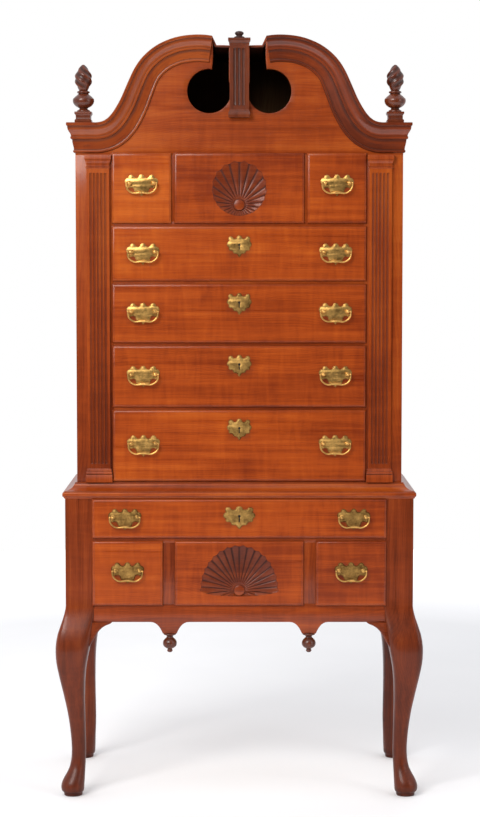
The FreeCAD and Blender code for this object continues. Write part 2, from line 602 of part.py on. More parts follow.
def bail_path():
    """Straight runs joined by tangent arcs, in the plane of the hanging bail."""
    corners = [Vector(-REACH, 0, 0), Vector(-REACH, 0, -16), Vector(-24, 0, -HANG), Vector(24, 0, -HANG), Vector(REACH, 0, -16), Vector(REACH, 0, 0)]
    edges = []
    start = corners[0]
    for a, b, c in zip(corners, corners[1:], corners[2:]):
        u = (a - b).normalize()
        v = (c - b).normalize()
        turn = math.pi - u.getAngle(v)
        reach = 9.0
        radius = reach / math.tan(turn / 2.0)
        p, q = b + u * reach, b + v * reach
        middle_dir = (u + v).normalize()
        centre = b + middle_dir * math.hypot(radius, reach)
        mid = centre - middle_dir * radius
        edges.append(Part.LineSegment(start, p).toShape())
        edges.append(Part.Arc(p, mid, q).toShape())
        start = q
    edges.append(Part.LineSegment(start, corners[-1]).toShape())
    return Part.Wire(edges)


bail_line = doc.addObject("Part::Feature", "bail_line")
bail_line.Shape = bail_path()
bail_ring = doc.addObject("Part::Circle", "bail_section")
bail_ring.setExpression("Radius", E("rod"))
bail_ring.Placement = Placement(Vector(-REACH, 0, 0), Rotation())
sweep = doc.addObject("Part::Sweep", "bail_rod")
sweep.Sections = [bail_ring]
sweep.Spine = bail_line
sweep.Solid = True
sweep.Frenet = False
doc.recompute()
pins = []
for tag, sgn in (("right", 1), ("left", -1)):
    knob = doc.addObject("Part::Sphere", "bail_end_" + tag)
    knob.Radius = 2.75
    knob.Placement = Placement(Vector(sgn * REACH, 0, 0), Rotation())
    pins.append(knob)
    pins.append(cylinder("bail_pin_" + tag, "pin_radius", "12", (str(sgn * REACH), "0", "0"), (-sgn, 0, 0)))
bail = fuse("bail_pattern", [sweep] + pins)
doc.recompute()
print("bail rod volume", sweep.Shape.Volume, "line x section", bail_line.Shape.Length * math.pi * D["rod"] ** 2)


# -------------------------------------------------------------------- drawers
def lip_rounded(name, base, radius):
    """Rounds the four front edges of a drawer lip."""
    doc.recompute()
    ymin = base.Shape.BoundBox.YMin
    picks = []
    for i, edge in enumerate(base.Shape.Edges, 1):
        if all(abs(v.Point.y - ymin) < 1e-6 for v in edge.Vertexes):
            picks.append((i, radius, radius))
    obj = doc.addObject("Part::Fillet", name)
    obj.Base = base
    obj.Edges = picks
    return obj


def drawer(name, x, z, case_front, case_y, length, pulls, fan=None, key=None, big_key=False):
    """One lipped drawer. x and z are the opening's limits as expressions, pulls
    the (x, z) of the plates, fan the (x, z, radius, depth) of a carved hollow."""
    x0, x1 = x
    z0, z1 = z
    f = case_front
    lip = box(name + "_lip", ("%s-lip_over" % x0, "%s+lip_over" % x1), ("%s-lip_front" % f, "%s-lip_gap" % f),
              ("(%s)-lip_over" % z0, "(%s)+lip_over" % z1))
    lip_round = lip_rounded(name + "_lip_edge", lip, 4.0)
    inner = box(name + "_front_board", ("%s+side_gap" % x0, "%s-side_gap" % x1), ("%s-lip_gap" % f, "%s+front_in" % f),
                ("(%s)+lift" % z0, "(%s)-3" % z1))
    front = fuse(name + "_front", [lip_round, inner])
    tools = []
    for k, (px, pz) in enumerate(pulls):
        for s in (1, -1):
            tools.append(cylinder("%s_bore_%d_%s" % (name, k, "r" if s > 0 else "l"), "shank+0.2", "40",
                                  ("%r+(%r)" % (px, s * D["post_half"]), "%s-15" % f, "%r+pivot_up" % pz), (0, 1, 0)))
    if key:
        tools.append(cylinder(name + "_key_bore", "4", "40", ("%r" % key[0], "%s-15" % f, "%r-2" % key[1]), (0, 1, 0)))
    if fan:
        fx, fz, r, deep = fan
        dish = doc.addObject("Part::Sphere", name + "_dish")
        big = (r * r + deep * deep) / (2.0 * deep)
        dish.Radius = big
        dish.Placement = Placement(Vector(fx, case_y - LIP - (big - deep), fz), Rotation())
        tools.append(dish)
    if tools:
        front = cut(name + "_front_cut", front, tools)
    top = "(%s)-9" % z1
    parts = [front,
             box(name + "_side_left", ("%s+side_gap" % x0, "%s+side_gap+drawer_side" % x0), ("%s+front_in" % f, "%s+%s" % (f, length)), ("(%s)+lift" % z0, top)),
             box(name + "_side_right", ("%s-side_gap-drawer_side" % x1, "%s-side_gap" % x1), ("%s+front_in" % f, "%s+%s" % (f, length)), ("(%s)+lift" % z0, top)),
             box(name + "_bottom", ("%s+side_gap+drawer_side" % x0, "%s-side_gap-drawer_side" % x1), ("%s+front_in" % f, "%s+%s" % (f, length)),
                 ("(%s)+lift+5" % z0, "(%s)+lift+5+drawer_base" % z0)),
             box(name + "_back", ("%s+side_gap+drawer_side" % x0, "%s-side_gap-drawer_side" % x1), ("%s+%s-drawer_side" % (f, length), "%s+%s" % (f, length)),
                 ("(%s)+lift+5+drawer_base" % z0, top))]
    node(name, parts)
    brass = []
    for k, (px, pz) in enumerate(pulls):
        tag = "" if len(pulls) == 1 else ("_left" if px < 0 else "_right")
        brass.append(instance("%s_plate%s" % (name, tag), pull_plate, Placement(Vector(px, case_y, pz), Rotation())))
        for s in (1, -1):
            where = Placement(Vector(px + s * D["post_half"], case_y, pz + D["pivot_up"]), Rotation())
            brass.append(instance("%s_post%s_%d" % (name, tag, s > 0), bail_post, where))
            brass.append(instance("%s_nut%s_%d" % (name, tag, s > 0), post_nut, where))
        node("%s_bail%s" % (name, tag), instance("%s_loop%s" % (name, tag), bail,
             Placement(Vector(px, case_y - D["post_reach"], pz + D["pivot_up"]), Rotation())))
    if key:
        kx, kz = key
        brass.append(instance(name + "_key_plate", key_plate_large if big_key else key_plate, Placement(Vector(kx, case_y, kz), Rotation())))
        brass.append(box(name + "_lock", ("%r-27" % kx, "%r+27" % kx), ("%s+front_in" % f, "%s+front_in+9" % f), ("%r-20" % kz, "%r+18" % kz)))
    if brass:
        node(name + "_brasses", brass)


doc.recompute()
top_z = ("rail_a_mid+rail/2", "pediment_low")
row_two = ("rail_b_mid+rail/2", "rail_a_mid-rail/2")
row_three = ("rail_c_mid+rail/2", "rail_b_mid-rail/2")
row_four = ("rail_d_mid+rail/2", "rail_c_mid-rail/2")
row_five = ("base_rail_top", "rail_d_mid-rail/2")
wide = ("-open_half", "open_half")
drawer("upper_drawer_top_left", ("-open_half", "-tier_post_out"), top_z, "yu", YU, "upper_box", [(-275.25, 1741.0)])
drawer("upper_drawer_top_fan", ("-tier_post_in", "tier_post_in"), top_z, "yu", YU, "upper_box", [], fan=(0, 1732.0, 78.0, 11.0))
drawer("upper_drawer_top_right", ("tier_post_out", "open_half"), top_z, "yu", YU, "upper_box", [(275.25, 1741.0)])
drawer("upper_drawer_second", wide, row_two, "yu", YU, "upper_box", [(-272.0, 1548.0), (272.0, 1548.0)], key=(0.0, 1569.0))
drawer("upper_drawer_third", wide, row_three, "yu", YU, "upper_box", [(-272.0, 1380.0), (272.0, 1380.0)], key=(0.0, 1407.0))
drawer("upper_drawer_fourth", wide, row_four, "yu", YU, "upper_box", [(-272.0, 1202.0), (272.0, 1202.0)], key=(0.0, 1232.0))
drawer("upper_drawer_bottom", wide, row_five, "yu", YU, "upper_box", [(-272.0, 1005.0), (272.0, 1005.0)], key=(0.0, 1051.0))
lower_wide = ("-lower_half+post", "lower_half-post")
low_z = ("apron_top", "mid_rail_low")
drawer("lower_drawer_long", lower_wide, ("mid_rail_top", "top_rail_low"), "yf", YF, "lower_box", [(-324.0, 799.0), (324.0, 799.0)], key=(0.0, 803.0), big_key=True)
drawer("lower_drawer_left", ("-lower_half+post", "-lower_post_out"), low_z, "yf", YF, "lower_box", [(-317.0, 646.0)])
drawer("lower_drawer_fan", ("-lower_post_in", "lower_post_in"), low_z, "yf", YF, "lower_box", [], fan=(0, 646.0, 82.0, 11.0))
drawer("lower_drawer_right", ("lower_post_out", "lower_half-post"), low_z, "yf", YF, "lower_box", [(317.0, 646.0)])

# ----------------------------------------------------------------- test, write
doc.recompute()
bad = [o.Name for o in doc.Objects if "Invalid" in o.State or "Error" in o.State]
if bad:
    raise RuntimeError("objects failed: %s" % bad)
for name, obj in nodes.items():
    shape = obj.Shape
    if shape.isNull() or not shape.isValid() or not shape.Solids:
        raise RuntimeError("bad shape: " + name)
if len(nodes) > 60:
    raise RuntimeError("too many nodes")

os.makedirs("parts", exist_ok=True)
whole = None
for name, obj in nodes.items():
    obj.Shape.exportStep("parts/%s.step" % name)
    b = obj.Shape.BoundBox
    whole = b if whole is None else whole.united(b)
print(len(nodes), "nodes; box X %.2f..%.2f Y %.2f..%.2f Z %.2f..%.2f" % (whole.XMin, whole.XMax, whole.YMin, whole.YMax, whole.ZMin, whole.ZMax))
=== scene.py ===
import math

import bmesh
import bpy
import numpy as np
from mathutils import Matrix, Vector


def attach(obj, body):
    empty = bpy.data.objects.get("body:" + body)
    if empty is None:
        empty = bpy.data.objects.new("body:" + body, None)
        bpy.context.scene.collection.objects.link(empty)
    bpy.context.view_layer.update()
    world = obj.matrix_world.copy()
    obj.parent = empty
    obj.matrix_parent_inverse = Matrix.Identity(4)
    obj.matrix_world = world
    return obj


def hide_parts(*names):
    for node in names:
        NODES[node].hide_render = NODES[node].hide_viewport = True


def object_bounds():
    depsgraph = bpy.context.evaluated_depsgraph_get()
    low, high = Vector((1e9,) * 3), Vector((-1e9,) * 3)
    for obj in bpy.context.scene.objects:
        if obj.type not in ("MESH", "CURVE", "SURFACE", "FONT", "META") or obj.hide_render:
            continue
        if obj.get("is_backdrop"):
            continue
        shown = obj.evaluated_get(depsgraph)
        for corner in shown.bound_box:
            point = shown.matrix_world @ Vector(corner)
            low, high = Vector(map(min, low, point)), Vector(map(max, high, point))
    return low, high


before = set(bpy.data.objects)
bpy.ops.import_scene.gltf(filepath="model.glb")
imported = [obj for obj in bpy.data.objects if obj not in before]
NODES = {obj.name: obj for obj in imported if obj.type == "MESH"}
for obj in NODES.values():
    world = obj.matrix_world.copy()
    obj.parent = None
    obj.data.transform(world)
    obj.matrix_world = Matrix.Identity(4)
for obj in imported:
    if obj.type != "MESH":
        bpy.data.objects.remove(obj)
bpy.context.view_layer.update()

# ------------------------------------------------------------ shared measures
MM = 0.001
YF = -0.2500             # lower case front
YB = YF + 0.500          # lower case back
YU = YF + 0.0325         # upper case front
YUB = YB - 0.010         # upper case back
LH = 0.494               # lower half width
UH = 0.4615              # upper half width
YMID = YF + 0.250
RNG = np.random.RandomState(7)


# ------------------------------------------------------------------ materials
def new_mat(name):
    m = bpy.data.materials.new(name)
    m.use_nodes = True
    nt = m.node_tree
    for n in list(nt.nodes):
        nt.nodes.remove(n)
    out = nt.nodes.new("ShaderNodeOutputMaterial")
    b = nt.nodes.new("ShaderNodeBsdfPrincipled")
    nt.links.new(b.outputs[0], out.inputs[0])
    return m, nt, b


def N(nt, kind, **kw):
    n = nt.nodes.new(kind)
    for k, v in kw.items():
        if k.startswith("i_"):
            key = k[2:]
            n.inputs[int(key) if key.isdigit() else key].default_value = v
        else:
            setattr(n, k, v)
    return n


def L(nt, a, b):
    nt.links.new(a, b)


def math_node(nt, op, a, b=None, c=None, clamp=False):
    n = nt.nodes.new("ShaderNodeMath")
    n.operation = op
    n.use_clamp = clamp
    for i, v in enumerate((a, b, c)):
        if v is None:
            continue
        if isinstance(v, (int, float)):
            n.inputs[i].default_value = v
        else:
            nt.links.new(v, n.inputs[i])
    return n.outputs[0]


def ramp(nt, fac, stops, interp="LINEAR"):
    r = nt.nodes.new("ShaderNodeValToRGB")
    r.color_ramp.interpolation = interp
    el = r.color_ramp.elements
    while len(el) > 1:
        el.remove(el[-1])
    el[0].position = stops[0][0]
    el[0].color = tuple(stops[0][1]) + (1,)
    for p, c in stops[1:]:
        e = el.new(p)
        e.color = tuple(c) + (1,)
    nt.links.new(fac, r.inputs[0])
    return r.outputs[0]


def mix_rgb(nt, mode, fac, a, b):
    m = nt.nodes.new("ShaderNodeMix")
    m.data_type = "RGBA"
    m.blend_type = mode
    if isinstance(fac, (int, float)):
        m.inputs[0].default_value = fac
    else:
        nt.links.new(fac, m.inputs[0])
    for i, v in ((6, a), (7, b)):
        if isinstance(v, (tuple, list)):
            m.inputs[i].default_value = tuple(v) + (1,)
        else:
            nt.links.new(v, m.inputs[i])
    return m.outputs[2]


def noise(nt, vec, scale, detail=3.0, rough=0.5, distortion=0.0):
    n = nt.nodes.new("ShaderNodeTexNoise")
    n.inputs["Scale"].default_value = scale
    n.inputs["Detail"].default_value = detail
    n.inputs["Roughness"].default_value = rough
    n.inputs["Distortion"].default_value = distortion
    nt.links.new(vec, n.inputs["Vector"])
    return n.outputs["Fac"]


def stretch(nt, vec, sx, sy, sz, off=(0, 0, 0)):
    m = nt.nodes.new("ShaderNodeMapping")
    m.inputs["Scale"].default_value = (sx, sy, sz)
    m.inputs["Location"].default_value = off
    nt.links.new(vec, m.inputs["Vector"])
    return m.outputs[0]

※

TASK TO CARRY OUT ▸
Write out every line of the preceding listing that contains "from".

RESPONSE BELOW ▸
The FreeCAD and Blender code for this object continues. Write part 2, from line 602 of part.py on. More parts follow.
from mathutils import Matrix, Vector